Arya shares a story with Sansa during their first conversation in "Beyond the Wall." It's a nice story. A warm and fuzzy story. One that helps make the ensuing clash of wills sting all the more. Arya recalls finding Bran's bow abandoned in the courtyard years ago, picking it up, and firing an arrow over and over again, knowing it was against the rules. And then she heard clapping – her father was watching from above, pleased to see her hit a bullseye. Even Eddard Stark, the most unfortunately noble and unbendable guy in the Seven Kingdoms, knew you sometimes had to go off the beaten path. Some systems, some codes, need to be broken. Arya had done wrong, but she was rewarded for it.

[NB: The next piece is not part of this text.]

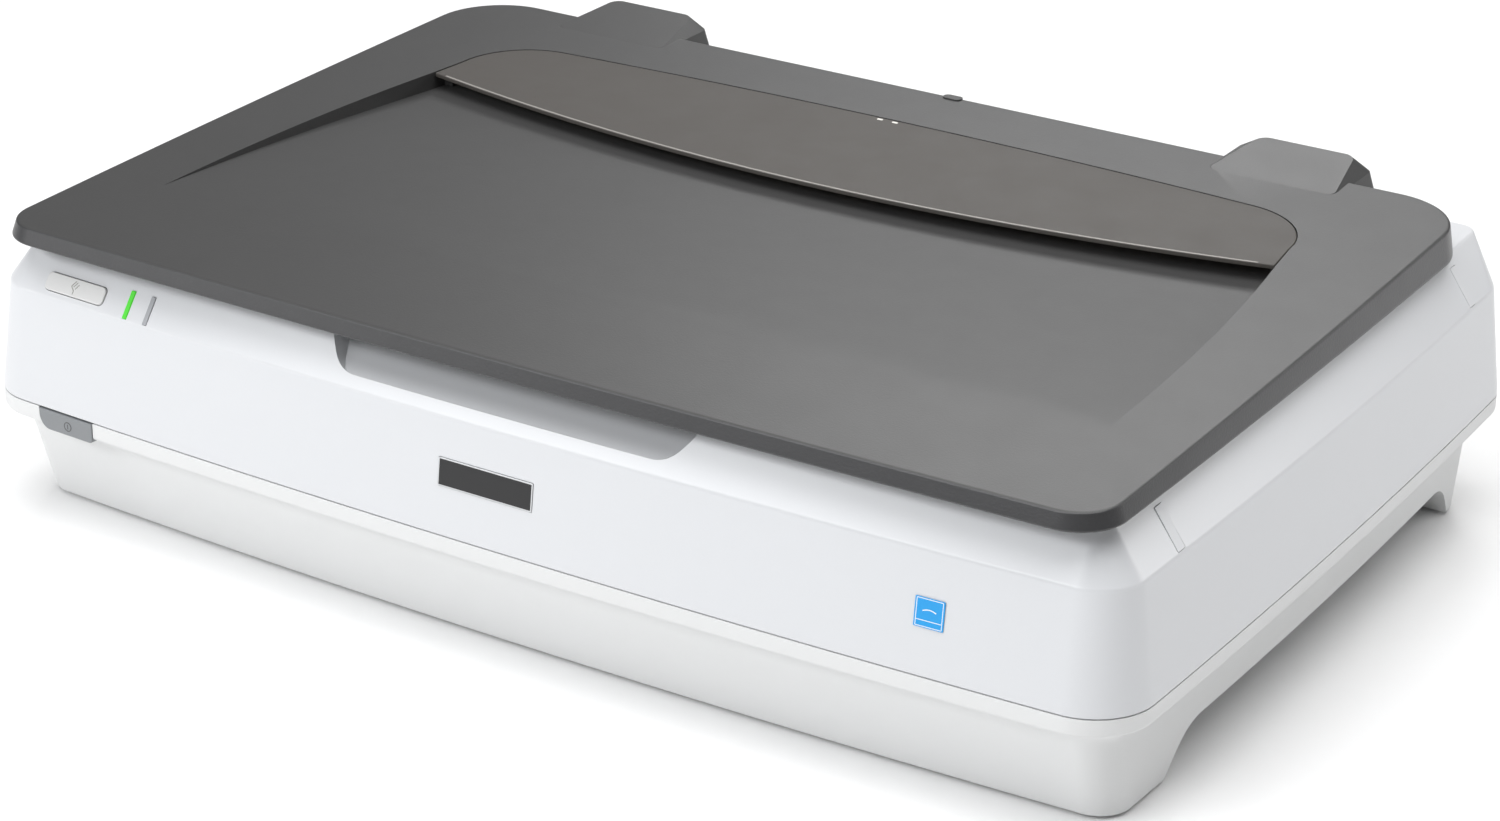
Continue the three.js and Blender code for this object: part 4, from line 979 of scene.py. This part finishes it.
def window_outline(clearance):
    """Plan of the window, which fills the rear of the dish short of the clearance."""
    half = DISH_REAR_HALF + 2.6 - clearance
    front = []
    for step in range(41):
        x = half * (step / 20 - 1)
        front.append((x, window_front(x)))
    rear = [point for point in dish_outline(-clearance) if point[1] > window_front(point[0]) + 3]
    return front + rear


def sloping_prism(flat, low, high, name="tool"):
    """A prism whose heights are measured from the cover's sloping top face."""
    return prism(flat, lambda u, v, w: (u, v, w + cover_top(v)), low, high, name)


def hinge_housing(side, margin):
    """A rounded wedge that rises rearwards out of the cover, shrunk by margin."""
    def level(inner, outer, front, rear, z):
        return dict(
            half=(outer - inner) / 2 - margin, front=front + margin, rear=rear - margin,
            front_radius=5.5, rear_radius=5.5, front_bow=0.0, side_bow=0.0,
        ), z

    body = loft("hinge_housing", [
        level(163, 245, 176, 218.6, 150.5 if margin == 0 else 140),
        level(168, 241, 170, 217.8, 164.6),
        level(178.5, 230, 170, 216.6, 171),
    ], 8, 6)
    middle = side * HINGE_X
    body.data.transform(Matrix.Translation((middle * MM, 0, 0)))
    roof = prism_along_x(
        [(160, 130), (230, 130), (230, roof_z(230) - margin), (160, roof_z(160) - margin)],
        middle - 50, middle + 50,
    )
    return common(body, roof)


def inside(points, x, y):
    """Whether (x, y) lies within a closed outline."""
    crossings = 0
    for (x0, y0), (x1, y1) in zip(points, points[1:] + points[:1]):
        if (y0 > y) != (y1 > y) and x < x0 + (y - y0) / (y1 - y0) * (x1 - x0):
            crossings += 1
    return crossings % 2 == 1


def window_ledge():
    """The narrow shelf round the rear of the dish that carries the window."""
    ledge = sloping_prism(window_outline(-0.1), -9.5, -WINDOW_THICK - 0.6)
    cut(ledge, sloping_prism(window_outline(5), -12, 2))
    return common(ledge, box(-300, 300, 80, 160, DISH_FLOOR_Z - 1, 190))


def rear_catch():
    """The small raised tab in the middle of the cover's rear edge."""
    catch = prism_up(rounded_rectangle(11, 6, 2.5), 154, cover_top(COVER["rear"]) + 0.7)
    catch.data.transform(Matrix.Translation((8 * MM, (COVER["rear"] - 1.5) * MM, 0)))
    return catch


def paint_rim(shell):
    """Gives the upright faces round the cover's edge a grain of their own and a darker colour than the top,
    which is painted shade.
    """
    paint(shell, "cover_plastic", "cover_rim_grain_and_shade")
    top_edge = outline(inset(COVER, 0.4))
    for face in shell.data.polygons:
        x, y, z = face.center / MM
        upright = face.normal.z < 0.95 and z < cover_top(y) - 0.3
        if upright and y < COVER["rear"] + RIM_OUT + 0.1 and not inside(top_edge, x, y):
            face.material_index = 1


def build_cover():
    # Each row is an inset, a height at the front edge, and how much of the top's slope it follows.
    rows = fillet(
        [
            (0.2, COVER_FOOT_Z, 0), (-RIM_OUT + 1.4, COVER_FOOT_Z, 0), (-RIM_OUT, COVER_RIM_Z, 0),
            (-0.6, COVER_FRONT_Z - 0.4, 1), (0.6, COVER_FRONT_Z, 1), (6, COVER_FRONT_Z, 1),
        ],
        [0.7, 0.8, 0.6, 0.6], 5,
    )
    shell = loft("document_cover_shell", [
        (inset(COVER, side), lambda y, z=z, share=share: z + share * (cover_top(y) - COVER_FRONT_Z))
        for side, z, share in rows
    ])
    hollow = loft("tool", [
        (inset(COVER, COVER_HOLLOW), COVER_FOOT_Z - 1),
        (inset(COVER, COVER_HOLLOW), liner_high.z + 1.2),
        (inset(COVER, 4.2), lambda y: cover_top(y) - COVER_WALL),
    ])
    cut(hollow, dish(COVER_WALL))
    for side in (-1, 1):
        join(shell, hinge_housing(side, 0))
    cut(shell, hollow, hinge_housing(1, COVER_WALL), hinge_housing(-1, COVER_WALL), dish(0))
    for side in (-1, 1):
        x = side * HINGE_X
        for left in (-24, 20):
            rib = common(box(x + left, x + left + 4, 192, 217, 151, 170), hinge_housing(side, 0))
            join(shell, rib)
        cut(
            shell,
            box(x - 19.5, x + 19.5, 188, 214, 140, 167),
            box(x - 14, x + 14, 200, 222, 140, HINGE_Z + 2),
            prism_along_x(circle(PIN_RADIUS + 0.3, HINGE_Y, HINGE_Z, 32), x - 30, x + 30),
        )
    join(shell, window_ledge())
    join(shell, rear_catch())
    finish_mesh(shell, sharp=26, edge=0.45)
    paint_rim(shell)
    place_piece(shell, "cover", ["document_cover"])


def build_window():
    pane = sloping_prism(window_outline(0.45), -WINDOW_THICK - 0.15, -0.15, "smoke_window_pane")
    finish_mesh(pane, sharp=40, edge=0.5)
    paint(pane, "smoke_plastic")
    place_piece(pane, "cover", ["smoke_window"])

    # The polished lip along the window's front edge, in a colour far lighter than the pane: a painted
    # highlight
    band = []
    for shift in (0.0, 1.1):
        xs = [244.0 * (step / 20 - 1) for step in range(41)]
        row = [(x, window_front(x) + 0.1 + shift) for x in xs]
        band += row if shift == 0.0 else row[::-1]
    lip = sloping_prism(band, -0.4, 0.05, "smoke_window_glossy_highlight_lip")
    finish_mesh(lip, edge=0.12, segments=2)
    paint(lip, "lip_gloss_and_painted_highlight")
    place_piece(lip, "cover")

    # Two pale clips that hold the window at its rear edge
    for index, x in enumerate((-9.0, 0.2)):
        flat = [(x + u, dish_rear(x) - 3.2 + v) for u, v in rounded_rectangle(3.4, 1.6, 0.5)]
        clip = sloping_prism(flat, -WINDOW_THICK - 2.2, 0.12, f"window_clip_{index + 1}")
        finish_mesh(clip, edge=0.2, segments=2)
        paint(clip, "acetal")
        place_piece(clip, "cover")


def build_liner():
    plan = inset(COVER, 1.0)
    low = liner_low.z
    panel = loft("cover_liner_panel", [
        (inset(plan, 1.0), low), (inset(plan, 0.2), low + 0.15), (plan, low + 0.5), (plan, liner_high.z),
    ])
    finish_mesh(panel, edge=0.0)
    paint(panel, "cover_plastic")
    place_piece(panel, "cover", ["cover_liner"])


def build_mat():
    """The white pad under the cover, with softly rounded edges."""
    width, height = mat_high.x - mat_low.x, mat_high.y - mat_low.y
    centre = (mat_low + mat_high) / 2
    thick = mat_high.z - mat_low.z
    points, faces = [], []
    profile = fillet([(9.0, 0.0), (0.0, 0.0), (0.0, thick), (9.0, thick)], [1.3, 0.8], 5)
    for side, z in profile:
        flat = rounded_rectangle(width - 2 * side, height - 2 * side, max(5.0 - side, 1.0), 8)
        points += [(centre.x + x, centre.y + y, mat_low.z + z) for x, y in flat]
    count = len(points) // len(profile)
    for row in range(len(profile) - 1):
        for column in range(count):
            a, b = row * count + column, row * count + (column + 1) % count
            faces.append((a, b, b + count, a + count))
    faces.append(tuple(reversed(range(count))))
    faces.append(tuple(range(len(points) - count, len(points))))
    pad = object_from("document_mat_pad", points, faces)
    finish_mesh(pad, edge=0.0)
    paint(pad, "white_foam")
    place_piece(pad, "cover", ["document_mat"])


# ------------------------------------------------------------------ CAD nodes that keep their shape

def finish_cad_nodes():
    slots = {row["node"]: row["material_slot"] for row in frame["record"]["subparts"]}
    soft_edges = {
        "document_guide_frame": 0.25, "carriage_housing": 0.5, "lamp_bar": 0.6, "hinge_post_left": 0.5,
        "hinge_post_right": 0.5, "power_inlet": 0.3, "usb_port": 0.2, "option_port": 0.2,
        "rod_clamp_left": 0.4, "rod_clamp_right": 0.4, "support_rail": 0.3, "motor_bracket": 0.3,
        "belt_clamp": 0.3, "idler_bracket": 0.3, "scan_glass": 0.3,
    }
    for name, node in frame["nodes"].items():
        node.data.materials.clear()
        node.data.materials.append(FINISH[slots[name]])
        if name in soft_edges:
            bevel = node.modifiers.new("small edges", "BEVEL")
            bevel.width = soft_edges[name] * MM
            bevel.segments = 2
            bevel.limit_method = "ANGLE"
            bevel.angle_limit = math.radians(50)


add_camera()
add_studio()
finish_cad_nodes()
build_lower_casing()
build_upper_casing()
build_scan_button()
build_power_button()
build_nameplate()
build_label()
build_lamps()
build_trim_plugs()
build_cover()
build_window()
build_liner()
build_mat()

We've watched the Starks follow their code, their own set of rules, for seven seasons now. And for seven seasons, they've been murdered, betrayed, deceived, and brutalized. Something has to change. Someone in House Stark need to say enough is enough, pick up that bow, and fire the bullseye. Littlefinger represents everything that House Stark abhors, and to defeat him, this parasite who has made himself inseparable from those who have every reason to hate him the most, they may have to play like him. Sansa and Arya may have to lie in earshot of their spies. They may have to send away a knight so noble that she wouldn't let them do what has to be done. They may have to murder Petyr Baelish and let Arya step into his shoes as a Faceless Man, ruling the Vale in his stead and maintaining their vital alliance.

"The world doesn't let girls decide what they're going to be," Arya says, "I can become someone else." And she may have to become Littlefinger. Plus, there's this line, spoken from Sansa, that we heard in the trailer but haven't heard on the show yet: "When the snows fall and the white winds blow, the lone wolf dies but the pack survives." That certainly sounds like the kind of thing the leader of a united house would say to the lone operator working in her midst...right before she kills him.

Of course, now I just have to sit back and wait for this Sunday's season finale to prove me wrong.